## Begin Data to process
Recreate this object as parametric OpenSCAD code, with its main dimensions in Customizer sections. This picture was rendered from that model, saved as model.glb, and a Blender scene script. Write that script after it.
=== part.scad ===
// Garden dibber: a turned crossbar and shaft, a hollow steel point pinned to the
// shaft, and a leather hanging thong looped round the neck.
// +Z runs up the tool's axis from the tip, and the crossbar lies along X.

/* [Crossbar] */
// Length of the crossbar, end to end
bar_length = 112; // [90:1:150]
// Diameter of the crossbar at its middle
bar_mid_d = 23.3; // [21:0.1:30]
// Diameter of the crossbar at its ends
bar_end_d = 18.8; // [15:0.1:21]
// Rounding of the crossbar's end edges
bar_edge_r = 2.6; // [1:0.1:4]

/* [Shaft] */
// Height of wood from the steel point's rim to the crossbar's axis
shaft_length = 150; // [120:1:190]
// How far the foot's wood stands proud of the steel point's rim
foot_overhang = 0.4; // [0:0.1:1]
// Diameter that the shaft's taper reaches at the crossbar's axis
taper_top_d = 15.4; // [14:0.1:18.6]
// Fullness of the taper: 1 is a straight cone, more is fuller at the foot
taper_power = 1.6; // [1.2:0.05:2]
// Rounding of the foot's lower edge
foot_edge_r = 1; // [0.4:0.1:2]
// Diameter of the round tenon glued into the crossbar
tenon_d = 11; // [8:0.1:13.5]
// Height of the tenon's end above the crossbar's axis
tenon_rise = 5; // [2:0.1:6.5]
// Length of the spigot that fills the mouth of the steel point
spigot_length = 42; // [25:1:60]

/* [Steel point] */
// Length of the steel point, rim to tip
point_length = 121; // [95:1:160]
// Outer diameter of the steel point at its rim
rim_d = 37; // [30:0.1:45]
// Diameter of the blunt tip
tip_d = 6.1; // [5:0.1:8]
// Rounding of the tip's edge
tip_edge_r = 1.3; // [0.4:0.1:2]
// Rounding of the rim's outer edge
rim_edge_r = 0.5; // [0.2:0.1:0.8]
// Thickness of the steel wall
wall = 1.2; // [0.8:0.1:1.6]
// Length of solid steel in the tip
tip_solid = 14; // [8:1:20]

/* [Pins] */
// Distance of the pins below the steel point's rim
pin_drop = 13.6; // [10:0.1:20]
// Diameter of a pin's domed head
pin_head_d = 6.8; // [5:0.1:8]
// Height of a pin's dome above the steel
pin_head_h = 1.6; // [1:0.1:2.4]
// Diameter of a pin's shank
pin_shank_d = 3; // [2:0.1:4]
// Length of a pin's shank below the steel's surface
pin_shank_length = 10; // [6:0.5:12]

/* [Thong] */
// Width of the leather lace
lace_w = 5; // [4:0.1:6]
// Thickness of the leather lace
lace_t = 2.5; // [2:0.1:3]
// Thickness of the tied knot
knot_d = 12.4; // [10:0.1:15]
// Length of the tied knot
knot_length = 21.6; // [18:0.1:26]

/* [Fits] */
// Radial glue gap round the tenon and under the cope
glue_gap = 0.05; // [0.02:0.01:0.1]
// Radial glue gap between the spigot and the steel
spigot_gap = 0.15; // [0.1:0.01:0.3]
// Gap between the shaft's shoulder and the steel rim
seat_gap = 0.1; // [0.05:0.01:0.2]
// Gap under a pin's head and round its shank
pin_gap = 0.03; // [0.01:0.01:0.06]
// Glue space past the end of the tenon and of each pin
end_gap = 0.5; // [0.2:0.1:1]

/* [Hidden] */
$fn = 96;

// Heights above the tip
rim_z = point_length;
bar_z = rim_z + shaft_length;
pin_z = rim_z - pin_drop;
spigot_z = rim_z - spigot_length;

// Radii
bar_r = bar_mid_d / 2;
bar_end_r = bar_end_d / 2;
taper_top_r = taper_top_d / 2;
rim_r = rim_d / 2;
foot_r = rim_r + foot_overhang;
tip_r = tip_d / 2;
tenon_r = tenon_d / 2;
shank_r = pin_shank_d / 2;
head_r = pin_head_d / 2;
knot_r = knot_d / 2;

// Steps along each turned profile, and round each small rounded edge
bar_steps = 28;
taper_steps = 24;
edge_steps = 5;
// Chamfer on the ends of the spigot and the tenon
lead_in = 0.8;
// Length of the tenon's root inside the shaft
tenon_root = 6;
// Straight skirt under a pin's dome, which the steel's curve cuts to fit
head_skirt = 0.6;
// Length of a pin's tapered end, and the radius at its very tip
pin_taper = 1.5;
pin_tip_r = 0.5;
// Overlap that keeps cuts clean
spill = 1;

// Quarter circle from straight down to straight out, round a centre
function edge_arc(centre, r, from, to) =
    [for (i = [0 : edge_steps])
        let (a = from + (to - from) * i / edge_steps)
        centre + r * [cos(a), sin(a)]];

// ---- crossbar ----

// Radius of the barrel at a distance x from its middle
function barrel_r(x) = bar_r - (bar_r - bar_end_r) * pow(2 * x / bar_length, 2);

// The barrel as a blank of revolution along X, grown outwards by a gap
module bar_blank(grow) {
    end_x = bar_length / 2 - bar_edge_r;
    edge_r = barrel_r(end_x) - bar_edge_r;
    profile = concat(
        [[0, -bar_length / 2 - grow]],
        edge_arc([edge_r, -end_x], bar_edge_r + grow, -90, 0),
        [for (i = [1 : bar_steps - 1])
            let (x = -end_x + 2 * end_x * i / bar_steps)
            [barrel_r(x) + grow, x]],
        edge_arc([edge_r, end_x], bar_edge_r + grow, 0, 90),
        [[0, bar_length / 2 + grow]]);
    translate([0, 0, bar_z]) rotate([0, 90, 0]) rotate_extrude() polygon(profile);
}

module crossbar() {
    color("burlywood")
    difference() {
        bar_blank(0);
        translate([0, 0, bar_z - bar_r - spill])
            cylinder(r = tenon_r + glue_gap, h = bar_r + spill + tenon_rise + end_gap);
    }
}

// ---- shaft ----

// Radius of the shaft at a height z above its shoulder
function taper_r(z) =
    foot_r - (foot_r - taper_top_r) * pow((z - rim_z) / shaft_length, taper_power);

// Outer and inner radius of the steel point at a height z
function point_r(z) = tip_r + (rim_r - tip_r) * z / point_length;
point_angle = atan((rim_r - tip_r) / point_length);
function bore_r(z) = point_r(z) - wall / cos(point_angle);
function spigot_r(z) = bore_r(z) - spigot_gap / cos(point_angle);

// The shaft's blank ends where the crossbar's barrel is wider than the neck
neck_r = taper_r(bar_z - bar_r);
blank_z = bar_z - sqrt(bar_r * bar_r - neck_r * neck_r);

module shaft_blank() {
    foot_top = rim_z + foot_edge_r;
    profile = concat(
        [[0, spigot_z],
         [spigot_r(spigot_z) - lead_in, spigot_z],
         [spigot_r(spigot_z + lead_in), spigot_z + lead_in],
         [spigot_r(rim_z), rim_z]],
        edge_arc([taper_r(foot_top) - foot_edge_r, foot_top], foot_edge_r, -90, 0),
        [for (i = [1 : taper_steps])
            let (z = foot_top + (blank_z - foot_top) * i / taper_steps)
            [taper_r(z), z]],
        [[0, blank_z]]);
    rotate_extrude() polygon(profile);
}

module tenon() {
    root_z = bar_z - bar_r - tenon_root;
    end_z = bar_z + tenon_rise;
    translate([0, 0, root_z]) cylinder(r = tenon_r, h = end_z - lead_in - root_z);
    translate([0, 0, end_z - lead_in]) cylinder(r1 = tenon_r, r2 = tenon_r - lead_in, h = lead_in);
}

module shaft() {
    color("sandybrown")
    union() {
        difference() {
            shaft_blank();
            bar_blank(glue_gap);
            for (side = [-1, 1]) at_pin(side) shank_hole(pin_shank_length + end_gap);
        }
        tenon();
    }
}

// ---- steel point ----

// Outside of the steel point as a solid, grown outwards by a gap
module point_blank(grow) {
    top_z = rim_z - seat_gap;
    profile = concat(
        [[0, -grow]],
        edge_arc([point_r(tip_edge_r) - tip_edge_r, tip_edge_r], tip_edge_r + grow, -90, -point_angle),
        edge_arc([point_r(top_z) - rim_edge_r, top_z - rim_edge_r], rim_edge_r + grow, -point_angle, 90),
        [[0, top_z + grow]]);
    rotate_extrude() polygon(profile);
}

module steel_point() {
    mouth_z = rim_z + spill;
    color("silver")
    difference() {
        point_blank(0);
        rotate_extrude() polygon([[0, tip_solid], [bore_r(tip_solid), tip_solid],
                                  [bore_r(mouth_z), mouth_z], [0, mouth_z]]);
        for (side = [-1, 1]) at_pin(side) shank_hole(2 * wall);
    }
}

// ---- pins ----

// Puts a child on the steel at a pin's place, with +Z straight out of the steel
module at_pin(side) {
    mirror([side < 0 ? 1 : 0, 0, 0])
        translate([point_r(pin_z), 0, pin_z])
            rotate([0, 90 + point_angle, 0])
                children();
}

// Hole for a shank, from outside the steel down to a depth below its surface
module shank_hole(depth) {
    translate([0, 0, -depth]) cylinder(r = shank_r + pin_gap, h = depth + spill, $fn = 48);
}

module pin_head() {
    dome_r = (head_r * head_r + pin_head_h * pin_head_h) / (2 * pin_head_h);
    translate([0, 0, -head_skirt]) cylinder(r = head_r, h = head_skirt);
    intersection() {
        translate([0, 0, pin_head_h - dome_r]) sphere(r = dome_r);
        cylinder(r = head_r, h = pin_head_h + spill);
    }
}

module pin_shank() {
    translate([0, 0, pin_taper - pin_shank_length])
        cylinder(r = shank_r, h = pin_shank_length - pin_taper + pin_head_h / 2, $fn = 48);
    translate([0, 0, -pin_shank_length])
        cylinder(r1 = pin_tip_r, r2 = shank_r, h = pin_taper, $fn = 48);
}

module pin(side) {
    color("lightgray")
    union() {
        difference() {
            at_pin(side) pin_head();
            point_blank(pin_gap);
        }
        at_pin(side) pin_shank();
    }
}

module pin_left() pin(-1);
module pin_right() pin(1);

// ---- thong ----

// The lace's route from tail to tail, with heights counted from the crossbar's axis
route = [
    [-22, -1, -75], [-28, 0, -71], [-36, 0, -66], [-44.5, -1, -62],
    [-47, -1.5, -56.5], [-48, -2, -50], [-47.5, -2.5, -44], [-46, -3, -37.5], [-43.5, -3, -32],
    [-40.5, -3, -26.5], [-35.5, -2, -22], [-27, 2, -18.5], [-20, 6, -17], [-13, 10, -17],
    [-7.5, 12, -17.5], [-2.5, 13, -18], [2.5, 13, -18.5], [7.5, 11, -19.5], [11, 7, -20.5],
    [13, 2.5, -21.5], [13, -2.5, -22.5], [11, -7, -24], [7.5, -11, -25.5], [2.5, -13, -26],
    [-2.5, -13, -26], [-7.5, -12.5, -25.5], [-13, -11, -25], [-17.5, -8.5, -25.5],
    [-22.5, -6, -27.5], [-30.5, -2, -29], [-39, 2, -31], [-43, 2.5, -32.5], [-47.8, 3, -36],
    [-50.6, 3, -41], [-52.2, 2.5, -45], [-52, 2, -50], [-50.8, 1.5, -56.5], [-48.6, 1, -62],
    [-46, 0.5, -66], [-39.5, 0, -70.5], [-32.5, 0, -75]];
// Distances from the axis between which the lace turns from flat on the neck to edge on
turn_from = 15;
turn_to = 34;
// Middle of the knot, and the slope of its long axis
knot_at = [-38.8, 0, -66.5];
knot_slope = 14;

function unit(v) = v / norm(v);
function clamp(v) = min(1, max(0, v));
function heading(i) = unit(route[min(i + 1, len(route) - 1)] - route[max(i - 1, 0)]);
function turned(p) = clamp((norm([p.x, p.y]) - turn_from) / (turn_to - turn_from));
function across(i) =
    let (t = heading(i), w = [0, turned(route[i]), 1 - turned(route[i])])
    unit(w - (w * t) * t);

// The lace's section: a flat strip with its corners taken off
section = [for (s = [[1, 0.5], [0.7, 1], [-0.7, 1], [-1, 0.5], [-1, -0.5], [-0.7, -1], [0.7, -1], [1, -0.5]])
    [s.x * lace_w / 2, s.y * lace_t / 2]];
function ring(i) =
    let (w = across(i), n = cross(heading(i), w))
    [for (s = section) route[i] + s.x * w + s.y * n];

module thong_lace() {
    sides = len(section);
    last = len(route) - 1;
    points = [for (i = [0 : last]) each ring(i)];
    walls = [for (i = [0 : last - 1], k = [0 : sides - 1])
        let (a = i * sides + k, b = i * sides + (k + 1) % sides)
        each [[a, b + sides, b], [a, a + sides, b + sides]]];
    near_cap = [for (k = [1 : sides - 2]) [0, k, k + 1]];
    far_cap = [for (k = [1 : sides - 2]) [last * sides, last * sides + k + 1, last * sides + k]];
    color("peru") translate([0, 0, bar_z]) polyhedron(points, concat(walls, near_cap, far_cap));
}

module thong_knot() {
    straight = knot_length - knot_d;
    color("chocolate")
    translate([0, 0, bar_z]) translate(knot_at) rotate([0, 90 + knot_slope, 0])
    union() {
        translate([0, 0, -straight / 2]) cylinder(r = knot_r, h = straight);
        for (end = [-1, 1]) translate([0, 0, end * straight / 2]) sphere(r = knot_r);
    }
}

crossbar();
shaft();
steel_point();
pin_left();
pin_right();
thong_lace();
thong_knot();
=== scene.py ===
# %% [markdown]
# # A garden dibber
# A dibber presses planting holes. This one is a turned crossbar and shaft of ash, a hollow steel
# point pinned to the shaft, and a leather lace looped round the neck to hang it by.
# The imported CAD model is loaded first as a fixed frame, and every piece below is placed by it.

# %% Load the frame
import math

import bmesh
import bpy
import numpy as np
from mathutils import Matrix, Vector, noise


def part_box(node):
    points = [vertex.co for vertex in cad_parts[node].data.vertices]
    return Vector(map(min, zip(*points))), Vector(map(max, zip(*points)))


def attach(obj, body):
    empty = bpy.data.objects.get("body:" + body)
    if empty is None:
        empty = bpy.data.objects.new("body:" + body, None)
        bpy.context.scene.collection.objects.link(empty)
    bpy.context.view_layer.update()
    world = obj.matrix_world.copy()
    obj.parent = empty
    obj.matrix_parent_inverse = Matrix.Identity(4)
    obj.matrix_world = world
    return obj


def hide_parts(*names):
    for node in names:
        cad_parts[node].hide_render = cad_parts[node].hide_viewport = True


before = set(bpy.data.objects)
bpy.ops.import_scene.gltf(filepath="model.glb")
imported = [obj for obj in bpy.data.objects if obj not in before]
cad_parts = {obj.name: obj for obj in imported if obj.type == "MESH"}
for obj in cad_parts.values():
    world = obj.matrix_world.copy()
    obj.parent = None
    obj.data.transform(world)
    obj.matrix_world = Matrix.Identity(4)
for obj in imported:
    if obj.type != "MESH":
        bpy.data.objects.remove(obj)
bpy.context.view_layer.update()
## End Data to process
## Begin Data to process
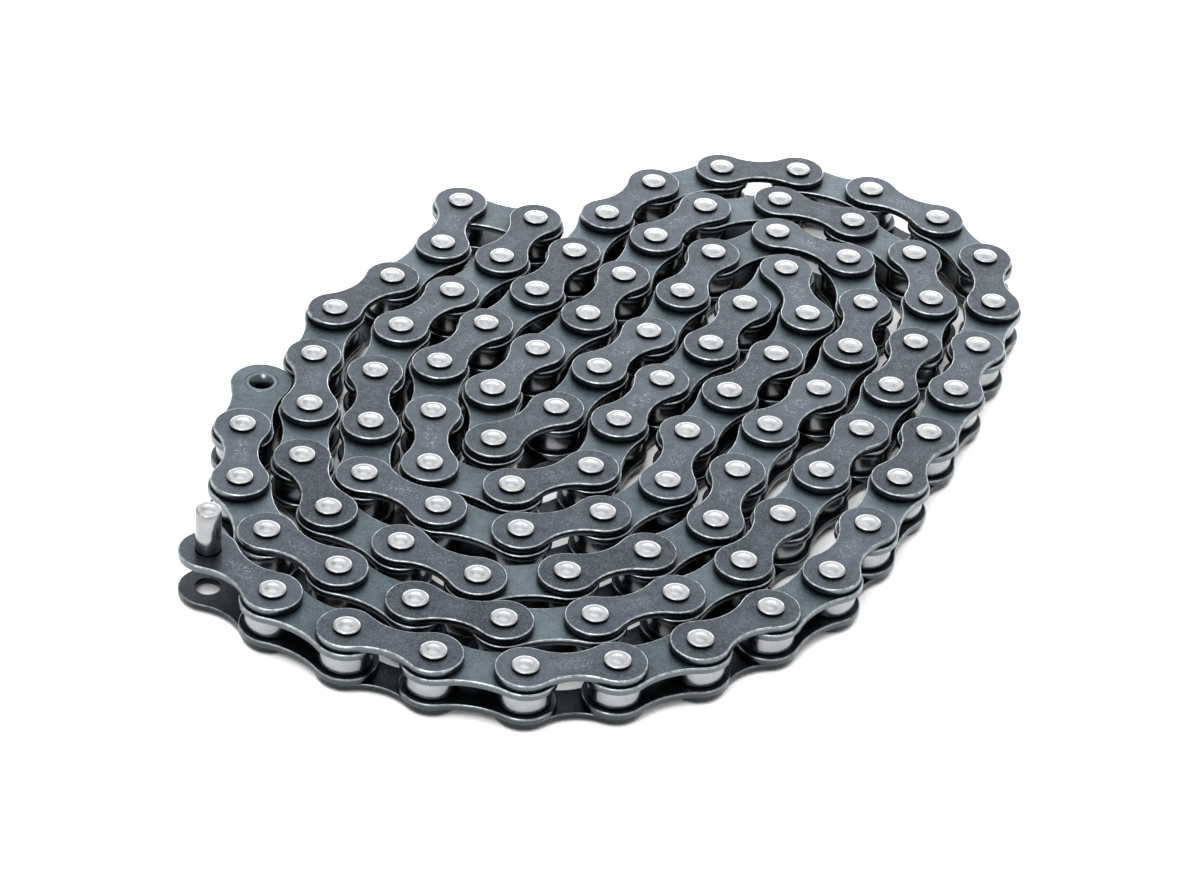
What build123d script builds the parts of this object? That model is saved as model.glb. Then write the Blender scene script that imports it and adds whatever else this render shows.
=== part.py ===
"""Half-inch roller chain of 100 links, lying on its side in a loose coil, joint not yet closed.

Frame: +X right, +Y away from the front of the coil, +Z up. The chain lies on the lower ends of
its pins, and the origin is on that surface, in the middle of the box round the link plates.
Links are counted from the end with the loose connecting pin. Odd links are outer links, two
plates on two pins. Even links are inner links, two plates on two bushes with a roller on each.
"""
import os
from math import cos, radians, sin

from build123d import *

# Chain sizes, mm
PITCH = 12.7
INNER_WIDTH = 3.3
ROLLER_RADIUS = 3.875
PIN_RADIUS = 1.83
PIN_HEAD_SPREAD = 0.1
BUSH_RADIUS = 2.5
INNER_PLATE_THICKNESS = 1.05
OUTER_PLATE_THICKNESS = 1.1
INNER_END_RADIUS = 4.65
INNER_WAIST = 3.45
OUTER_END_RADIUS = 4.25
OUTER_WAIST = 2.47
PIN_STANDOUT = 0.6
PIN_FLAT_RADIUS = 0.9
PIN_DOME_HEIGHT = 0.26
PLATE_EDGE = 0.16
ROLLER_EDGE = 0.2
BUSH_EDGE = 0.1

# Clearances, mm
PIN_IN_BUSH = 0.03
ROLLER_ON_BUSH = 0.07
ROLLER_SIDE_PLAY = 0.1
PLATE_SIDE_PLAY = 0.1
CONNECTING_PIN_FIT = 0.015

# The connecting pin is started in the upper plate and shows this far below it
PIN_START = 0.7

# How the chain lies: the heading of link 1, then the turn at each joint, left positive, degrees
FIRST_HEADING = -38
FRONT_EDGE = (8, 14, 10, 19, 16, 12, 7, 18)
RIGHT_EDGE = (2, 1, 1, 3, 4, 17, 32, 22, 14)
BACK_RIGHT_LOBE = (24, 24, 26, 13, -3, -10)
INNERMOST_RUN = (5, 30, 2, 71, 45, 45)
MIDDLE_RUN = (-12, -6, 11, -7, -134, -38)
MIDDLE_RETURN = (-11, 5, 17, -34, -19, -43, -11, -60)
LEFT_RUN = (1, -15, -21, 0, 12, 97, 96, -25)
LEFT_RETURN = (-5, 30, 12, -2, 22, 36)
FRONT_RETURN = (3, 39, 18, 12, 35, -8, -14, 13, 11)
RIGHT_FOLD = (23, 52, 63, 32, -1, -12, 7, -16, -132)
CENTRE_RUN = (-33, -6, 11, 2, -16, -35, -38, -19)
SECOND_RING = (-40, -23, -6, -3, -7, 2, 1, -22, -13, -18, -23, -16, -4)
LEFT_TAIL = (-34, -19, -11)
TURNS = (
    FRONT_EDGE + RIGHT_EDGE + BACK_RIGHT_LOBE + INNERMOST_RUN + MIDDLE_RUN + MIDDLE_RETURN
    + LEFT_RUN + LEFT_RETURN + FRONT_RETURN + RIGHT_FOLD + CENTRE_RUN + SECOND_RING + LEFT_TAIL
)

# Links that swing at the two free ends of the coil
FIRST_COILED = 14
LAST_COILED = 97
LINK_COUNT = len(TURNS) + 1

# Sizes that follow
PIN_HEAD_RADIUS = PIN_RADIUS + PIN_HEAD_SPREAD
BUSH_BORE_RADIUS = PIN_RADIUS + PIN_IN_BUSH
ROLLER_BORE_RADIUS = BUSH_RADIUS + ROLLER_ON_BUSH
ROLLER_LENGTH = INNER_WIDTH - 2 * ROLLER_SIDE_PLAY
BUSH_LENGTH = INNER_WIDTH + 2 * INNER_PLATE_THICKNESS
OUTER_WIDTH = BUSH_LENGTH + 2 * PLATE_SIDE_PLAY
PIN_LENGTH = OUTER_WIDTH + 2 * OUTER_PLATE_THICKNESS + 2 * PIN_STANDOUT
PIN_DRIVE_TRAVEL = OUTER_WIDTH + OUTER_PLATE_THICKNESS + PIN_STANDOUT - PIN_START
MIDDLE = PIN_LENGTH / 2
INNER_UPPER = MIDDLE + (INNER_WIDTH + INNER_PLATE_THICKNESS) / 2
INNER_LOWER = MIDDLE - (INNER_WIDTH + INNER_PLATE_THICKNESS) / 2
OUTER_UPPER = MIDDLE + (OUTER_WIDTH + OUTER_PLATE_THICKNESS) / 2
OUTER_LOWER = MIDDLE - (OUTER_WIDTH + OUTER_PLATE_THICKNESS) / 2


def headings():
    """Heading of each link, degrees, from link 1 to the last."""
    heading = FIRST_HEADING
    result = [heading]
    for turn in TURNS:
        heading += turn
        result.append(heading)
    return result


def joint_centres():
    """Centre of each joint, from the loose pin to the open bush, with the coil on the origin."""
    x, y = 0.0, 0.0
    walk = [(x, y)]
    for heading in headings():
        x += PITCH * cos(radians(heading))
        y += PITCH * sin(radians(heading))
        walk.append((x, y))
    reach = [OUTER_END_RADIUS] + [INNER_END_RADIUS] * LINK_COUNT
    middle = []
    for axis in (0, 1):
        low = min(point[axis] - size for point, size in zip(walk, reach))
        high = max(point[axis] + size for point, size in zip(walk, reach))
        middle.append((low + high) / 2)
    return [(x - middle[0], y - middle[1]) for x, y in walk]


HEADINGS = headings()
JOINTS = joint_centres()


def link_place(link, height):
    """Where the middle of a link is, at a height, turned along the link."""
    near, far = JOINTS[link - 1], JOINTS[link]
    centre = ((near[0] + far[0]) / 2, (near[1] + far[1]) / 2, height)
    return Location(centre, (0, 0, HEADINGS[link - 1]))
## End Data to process
**Exercise brief:** Set down, exactly and alone, the run of lines from the line that has "translate([0, 0, -straight" to the line that has "from mathutils import Matrix, Vector, noise".

**Solution to this exercise:**
        translate([0, 0, -straight / 2]) cylinder(r = knot_r, h = straight);
        for (end = [-1, 1]) translate([0, 0, end * straight / 2]) sphere(r = knot_r);
    }
}

crossbar();
shaft();
steel_point();
pin_left();
pin_right();
thong_lace();
thong_knot();
=== scene.py ===
# %% [markdown]
# # A garden dibber
# A dibber presses planting holes. This one is a turned crossbar and shaft of ash, a hollow steel
# point pinned to the shaft, and a leather lace looped round the neck to hang it by.
# The imported CAD model is loaded first as a fixed frame, and every piece below is placed by it.

# %% Load the frame
import math

import bmesh
import bpy
import numpy as np
from mathutils import Matrix, Vector, noise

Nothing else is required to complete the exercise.